The reason I disagree is that Calc and Base both use the same locale (located in Tools->Options->Language Settings->Languages) to decide how to interpret characters. Usually (and I agree, not always) that means that if the text fields look OK in Calc they will also do so in Base. In addition to that, if the locale in LO is set to the same as the locale on the computer that generated the csv file, then there is a sporting chance things like umlauts and cedillas will work the same in both systems.

It is not something I would bet my life on, but it is something where I feel comfortable encouraging the user to try it: if and only if it does not work then I would ask them to send in a sample of the file.

What I like most about your re-write of my OP is that it is more concise, and that even so you have given names to each of the four options. That makes discussing the options much easier than my approach of numbering them.

Thank you for this collaboration. Let’s do it again sometime…

Firebird 3.0 language reference
Page 127 - External tables
External Tables
The optional EXTERNAL [FILE] clause specifies that the table is stored outside the database in an external text file of fixed-length records.

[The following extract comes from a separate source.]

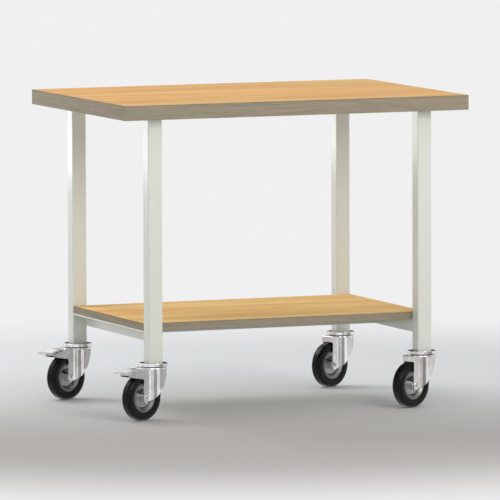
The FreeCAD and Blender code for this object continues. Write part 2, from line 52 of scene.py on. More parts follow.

The columns of a table stored in an external file can be of any type except BLOB or ARRAY, although for most purposes, only columns of CHAR types would be useful.
All you can do with a table stored in an external file is insert new rows (INSERT) and query the data (SELECT). Updating existing data (UPDATE) and deleting rows (DELETE) are not possible.
…"

What a difference a day makes!

I was pleasantly surprised – astonished even – to see a post from @Villeroy that I honestly welcomed.

See Overall strategy for importing new data in .csv files into existing embedded LO database - #25 by Villeroy and my reply one post later. When I woke up this morning I never guessed I would be writing so warmly to him before bedtime.